Saturday, October 17, 2009

Art, Creativity, Lateralization, and Neuroscience

I decide to get a little clever before my next visit to the occupational therapists at A Total Approach. Since they want me to do a self-portrait and all I can do is a very simple composition composed of simple symbols, I decided I was going to learn to draw. So, I ordered a number of art books. One of the books I ordered, "Drawing on the Right Side of the Brain" is very interesting because it integrates the neuroscience of the brain's left and right hemisphere with visual studies.







The key organizing principle in the book is: drawing is the global or "whole" skill requiring only a limited set of basic components. Skills required are not drawing skills, they are perceptual skills: the perception of edges, the perception of spaces, the perception of relationships, the perception of lights and shadows, and the perception of the whole, or gestalt. There are two more basic skills that are required for imaginative, expressive drawing that leads to heart. These are two skills: drawing from memory and drawing from imagination. The final scale, the perception of the whole is neither taught nor learned that seems to emerge as the result of a acquiring the other four skills.

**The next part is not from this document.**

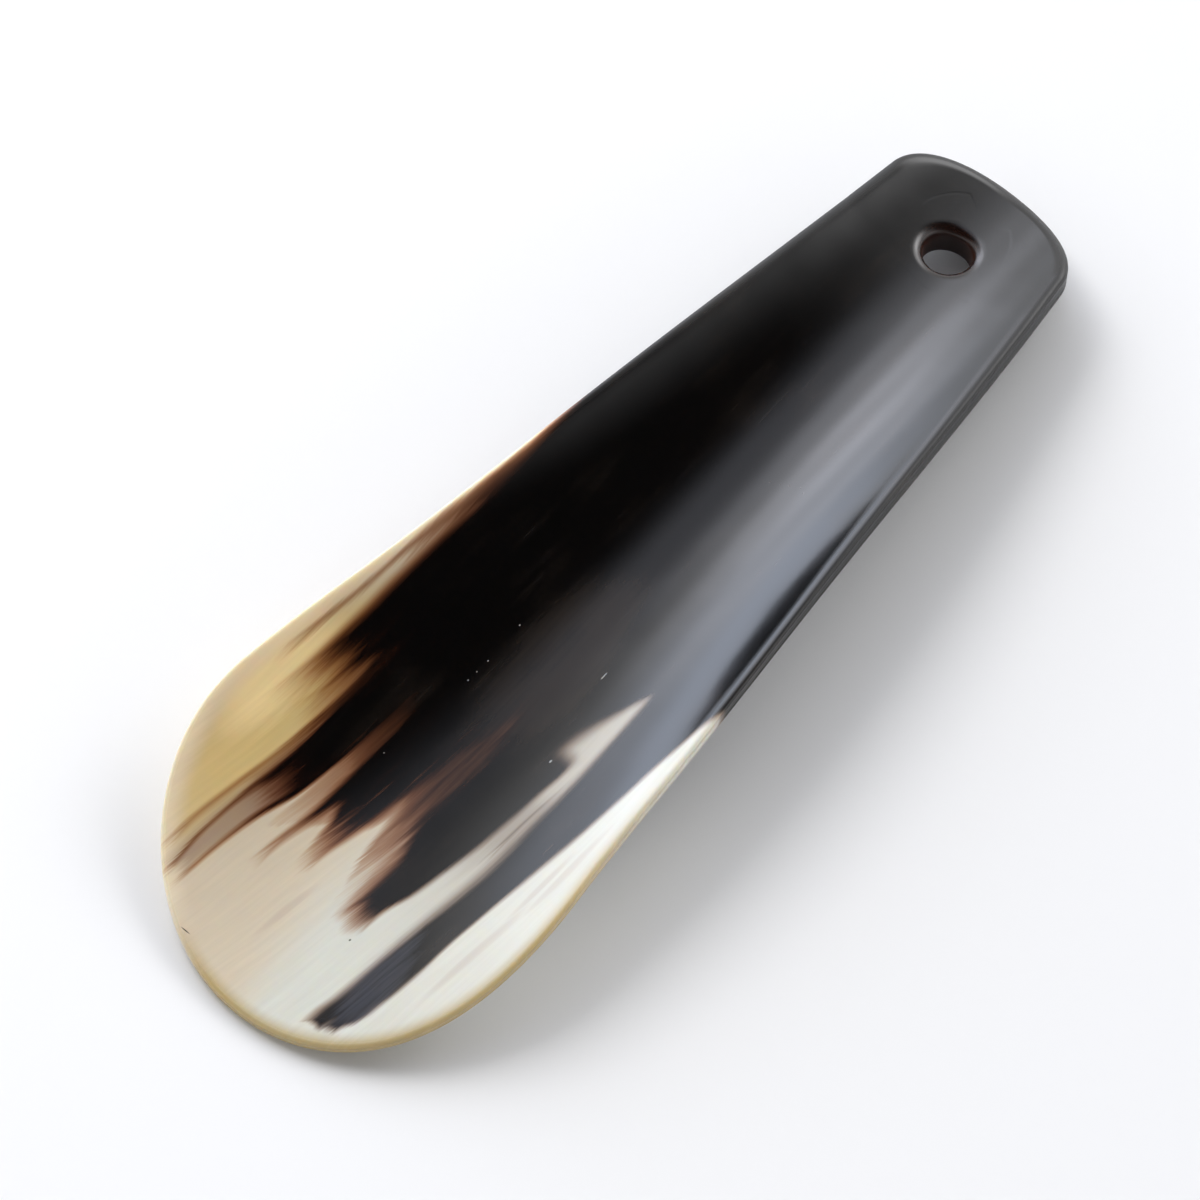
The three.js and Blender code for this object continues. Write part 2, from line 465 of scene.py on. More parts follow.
def along(tree, x, points, low=-SPAN_Y, high=SPAN_Y):
    """A smooth curve through (x, value) points, read at x."""
    unit = [(px / LENGTH, (value - low) / (high - low)) for px, value in points]
    curve = smooth_curve(tree, calc(tree, "DIVIDE", x, LENGTH), unit)
    return calc(tree, "MULTIPLY_ADD", curve, high - low, low)


def across_curve(tree, y, points):
    """A smooth curve through (y, x) points, read at y."""
    unit = [((py + SPAN_Y) / (2 * SPAN_Y), x / LENGTH) for py, x in points]
    share = calc(tree, "MULTIPLY_ADD", y, 1 / (2 * SPAN_Y), 0.5)
    return calc(tree, "MULTIPLY", smooth_curve(tree, share, unit), LENGTH)


# ---- Horn ----

# The horn's fibres, as how far one has moved towards the far side at x, from where it ends up.
# They run with the streaks, so everything below follows them.
FIBRE = [(0, 7.0), (4, 5.8), (8, 4.6), (14, 3.2), (20, 1.8), (26, 0.6), (32, 0.1), (40, 0),
         (50, 0.4), (60, 0.9), (90, 1.2), (LENGTH, 0.4)]

# Dark fingers that reach along the fibres from the handle's black into the pale blade. Each has
# its edges as (x, far edge, near edge), the width of the brown fringe on those two edges, where
# its tip starts, how many fringes deep it gets per millimetre past it, how many millimetres its
# single streaks run ahead or fall behind, and how dense it is along x.
SOLID = [(0, 1), (LENGTH, 1)]
FINGERS = {
    "body": {
        "edges": [(44, 14.3, 7), (48, 16.5, -3.5), (52, 17.4, -6.0), (56, 17.5, -9.2),
                  (60, 17.2, -13), (64, 17, -19), (68, 16.9, -26), (78, 17.4, -29), (84, 20, -29),
                  (92, 24, -29), (LENGTH, 29, -29)],
        "fringe": (0.45, 2.0), "tip": 40, "taper": 0.3, "ragged": 4, "dense": SOLID,
    },
    "far_rim": {
        "edges": [(30, 18.2, 16.9), (36, 18.5, 16.0), (40, 18.5, 15.1), (44, 18.5, 14.4),
                  (48, 18.5, 12), (54, 18.4, 8), (60, 18.1, 4), (72, 17.3, 0), (80, 17.2, 0),
                  (90, 20, 0), (LENGTH, 29, 0)],
        "fringe": (0.5, 0.5), "tip": 36.6, "taper": 0.3, "ragged": 3, "dense": SOLID,
    },
    "long": {
        "edges": [(6, 16.7, 15.0), (10, 16.9, 14.2), (15, 16.6, 13.0), (20, 15.6, 11.6),
                  (25, 14.5, 10.2), (30, 13.9, 9.4), (35, 13.8, 9.0), (40, 14.0, 8.7),
                  (45, 15, 7), (52, 17, 0), (LENGTH, 17, 0)],
        "fringe": (0.6, 0.5), "tip": 7.3, "taper": 0.9, "ragged": 3,
        "dense": [(0, 0), (18, 0.05), (22, 0.3), (26, 0.62), (30, 0.86), (34, 0.97), (LENGTH, 1)],
    },
    "long_core": {
        "edges": [(20, 13.4, 12.0), (24, 12.9, 10.7), (28, 13.0, 10.0), (34, 13.4, 9.4),
                  (42, 14, 9), (LENGTH, 14, 9)],
        "fringe": (0.7, 0.5), "tip": 23.5, "taper": 0.26, "ragged": 3.5, "dense": SOLID,
    },
    "long_beside": {
        "edges": [(26, 14.9, 13.4), (30, 14.6, 13.0), (36, 14.3, 12.6), (42, 14.6, 12),
                  (LENGTH, 14.6, 12)],
        "fringe": (0.3, 0.5), "tip": 28.5, "taper": 0.26, "ragged": 4,
        "dense": [(0, 0.8), (36, 0.82), (42, 0.95), (LENGTH, 1)],
    },
    "bay": {
        "edges": [(32, 16.4, 13.5), (40, 16, 13), (LENGTH, 16, 13)],
        "fringe": (0.5, 0.5), "tip": 33, "taper": 0.28, "ragged": 3,
        "dense": [(0, 0.5), (38, 0.58), (43, 0.95), (48, 1), (LENGTH, 1)],
    },
    "long_far_line": {
        "edges": [(7, 16.2, 15.9), (12, 15.9, 15.5), (16, 15.4, 15.0), (20, 14.8, 14.2),
                  (24, 14.1, 13.1), (30, 13.4, 12.4), (LENGTH, 13, 12)],
        "fringe": (0.22, 0.28), "tip": 8.5, "taper": 0.5, "ragged": 6,
        "dense": [(0, 0.5), (14, 0.55), (20, 0.78), (26, 0.95), (LENGTH, 0.95)],
    },
    "long_near_line": {
        "edges": [(7, 14.9, 14.5), (12, 13.9, 13.4), (18, 12.6, 11.9), (24, 11.0, 10.1),
                  (30, 10.2, 9.4), (LENGTH, 10, 9)],
        "fringe": (0.25, 0.25), "tip": 8, "taper": 0.5, "ragged": 6,
        "dense": [(0, 0.5), (13, 0.55), (19, 0.78), (25, 0.92), (LENGTH, 0.92)],
    },
    "long_outer_line": {
        "edges": [(10, 17.8, 17.4), (15, 17.2, 16.7), (20, 16.1, 15.6), (26, 14.9, 14.5),
                  (LENGTH, 14.5, 14)],
        "fringe": (0.3, 0.4), "tip": 12, "taper": 0.35, "ragged": 8,
        "dense": [(0, 0.34), (20, 0.42), (28, 0.6), (LENGTH, 0.6)],
    },
    "middle_far": {
        "edges": [(14, 9.4, 8.9), (18, 8.8, 8.2), (22, 8.1, 7.0), (26, 7.7, 5.9), (30, 7.6, 4.5),
                  (36, 7.5, 2), (42, 7.6, 0.8), (48, 10, -2), (60, 14, -4), (LENGTH, 14, -4)],
        "fringe": (0.4, 0.5), "tip": 17.0, "taper": 0.36, "ragged": 3,
        "dense": [(0, 0.75), (20, 0.8), (25, 0.97), (29, 1), (LENGTH, 1)],
    },
    "middle_near": {
        "edges": [(17, 5.2, 4.2), (20, 5.2, 3.6), (23, 5.6, 2.8), (26, 6.4, 2.0), (30, 7, 1.6),
                  (36, 7, 1.2), (42, 7.5, 0.8), (48, 10, -2), (60, 14, -4), (LENGTH, 14, -4)],
        "fringe": (0.5, 0.5), "tip": 20.2, "taper": 0.34, "ragged": 3.5,
        "dense": [(0, 0.85), (25, 0.9), (28, 1), (LENGTH, 1)],
    },
    "dusk": {
        "edges": [(22, 10, 7), (28, 9.5, 0.3), (34, 9.4, -1.8), (48, 9.4, -4), (LENGTH, 9.4, -4)],
        "fringe": (0.3, 0.9), "tip": 21.5, "taper": 0.2, "ragged": 4,
        "dense": [(0, 0.28), (27, 0.38), (31, 0.62), (35, 0.8), (39, 0.93), (43, 1), (LENGTH, 1)],
    },
    "between": {
        "edges": [(20, -0.8, -2.2), (25, 0.2, -3.0), (30, 0.7, -4), (38, 0.9, -5),
                  (LENGTH, 0.9, -5)],
        "fringe": (0.6, 0.8), "tip": 22.5, "taper": 0.17, "ragged": 5,
        "dense": [(0, 0.7), (26, 0.78), (30, 0.9), (36, 0.95), (42, 1), (LENGTH, 1)],
    },
    "broad": {
        "edges": [(14, -2.4, -5.2), (18, -2.6, -6.0), (22, -2.9, -7.6), (25, -3.0, -8.4),
                  (28, -2.2, -9.1), (32, -1.6, -9.8), (36, -1.3, -10.1), (41, 0, -10.4),
                  (44, 1, -10.7), (48, 3, -11.6), (56, 6, -12.6), (LENGTH, 6, -13)],
        "fringe": (0.8, 0.42), "tip": 16.6, "taper": 0.5, "ragged": 2, "dense": SOLID,
    },
    "near": {
        "edges": [(3, -6.7, -8.3), (6, -7.3, -9.9), (8, -8.0, -11.3), (12, -8.9, -13.3),
                  (18, -10.4, -14.7), (24, -11.9, -16.0), (30, -12.8, -17.3), (36, -12.7, -18.2),
                  (44, -12.3, -18.9), (50, -11.9, -19.5), (56, -11.4, -20.4), (60, -9, -22),
                  (66, -5, -26), (LENGTH, 0, -29)],
        "fringe": (0.5, 0.38), "tip": 3.7, "taper": 2.4, "ragged": 1.6,
        "dense": [(0, 0.9), (10, 0.88), (16, 0.95), (24, 1), (LENGTH, 1)],
    },
    "near_lobe": {
        "edges": [(3, -8.8, -9.8), (5, -9.0, -10.6), (7, -9.6, -11.9), (10, -10.5, -13.0),
                  (14, -11.5, -14.2), (20, -12.5, -15.2), (LENGTH, -13, -16)],
        "fringe": (0.4, 0.28), "tip": 4.2, "taper": 1.8, "ragged": 2.2,
        "dense": [(0, 0.92), (8, 0.86), (12, 0.7), (18, 0.9), (LENGTH, 0.9)],
    },
    "near_edge": {
        "edges": [(18, -9.8, -10.6), (24, -10.9, -12.2), (30, -11.8, -13), (36, -12.1, -13),
                  (48, -11.7, -12.6), (57, -11.1, -12), (LENGTH, -11, -12)],
        "fringe": (0.55, 0.3), "tip": 16, "taper": 0.2, "ragged": 8,
        "dense": [(0, 0.3), (24, 0.36), (LENGTH, 0.45)],
    },
    "near_band": {
        "edges": [(18, -7, -12), (26, -8, -13.5), (34, -9, -13.5), (42, -6, -13), (50, -3, -13),
                  (LENGTH, -3, -13)],
        "fringe": (0.8, 0.6), "tip": 19, "taper": 0.12, "ragged": 6,
        "dense": [(0, 0.06), (24, 0.1), (30, 0.2), (36, 0.3), (41, 0.16), (50, 0.14), (LENGTH, 0.14)],
    },
    "near_streak": {
        "edges": [(28, -10.9, -11.4), (35, -11.3, -11.7), (40, -11.6, -11.9),
                  (LENGTH, -12.5, -12.9)],
        "fringe": (0.2, 0.25), "tip": 30.5, "taper": 0.5, "ragged": 8,
        "dense": [(0, 0.45), (34, 0.45), (40, 0.2), (44, 0), (LENGTH, 0)],
    },
    "far_fringe": {
        "edges": [(36, 19.1, 17), (44, 19.1, 17), (52, 19.1, 17), (58, 19.1, 17), (64, 18.9, 16),
                  (72, 18.2, 16), (LENGTH, 18, 15)],
        "fringe": (0.4, 0.5), "tip": 33, "taper": 0.25, "ragged": 4,
        "dense": [(0, 0.42), (44, 0.46), (56, 0.48), (64, 0.5), (80, 0.62), (LENGTH, 0.8)],
    },
    "far_strip": {
        "edges": [(36, 21.5, 21.0), (40, 21.1, 20.6), (46, 20.6, 20.1), (52, 20.2, 19.4),
                  (58, 19.8, 18.5), (64, 19.2, 17.2), (70, 18.6, 16), (80, 18.6, 15),
                  (LENGTH, 20, 15)],
        "fringe": (0.22, 0.35), "tip": 37, "taper": 0.3, "ragged": 8,
        "dense": [(0, 0.45), (50, 0.42), (60, 0.42), (72, 0.46), (LENGTH, 0.6)],
    },
}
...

The logical progression for a person starting out in artistic expression is: from line to value to color to painting.

As a side note, facial recognition is a function belonging to the right hemisphere.

The mode of processing used by the right brain is rapid, complex, whole -- pattern, spatial, and perceptual. The mode of the left hemisphere is verbal and analytic, while that of the right is nonverbal and global. Inside each of our skulls we have a double brain with two ways of knowing. In visual mode, we see how things exist in space and how the parts go together to make up the whole. Using the right hemisphere, we understand metaphors, we dream, we create new combinations of five years. Betty Edwards' students report that learning to draw makes them feel more artistic and therefore more creative. The right hemisphere is not good at sequencing.
I am going to see what happens with all of this as my vision improves.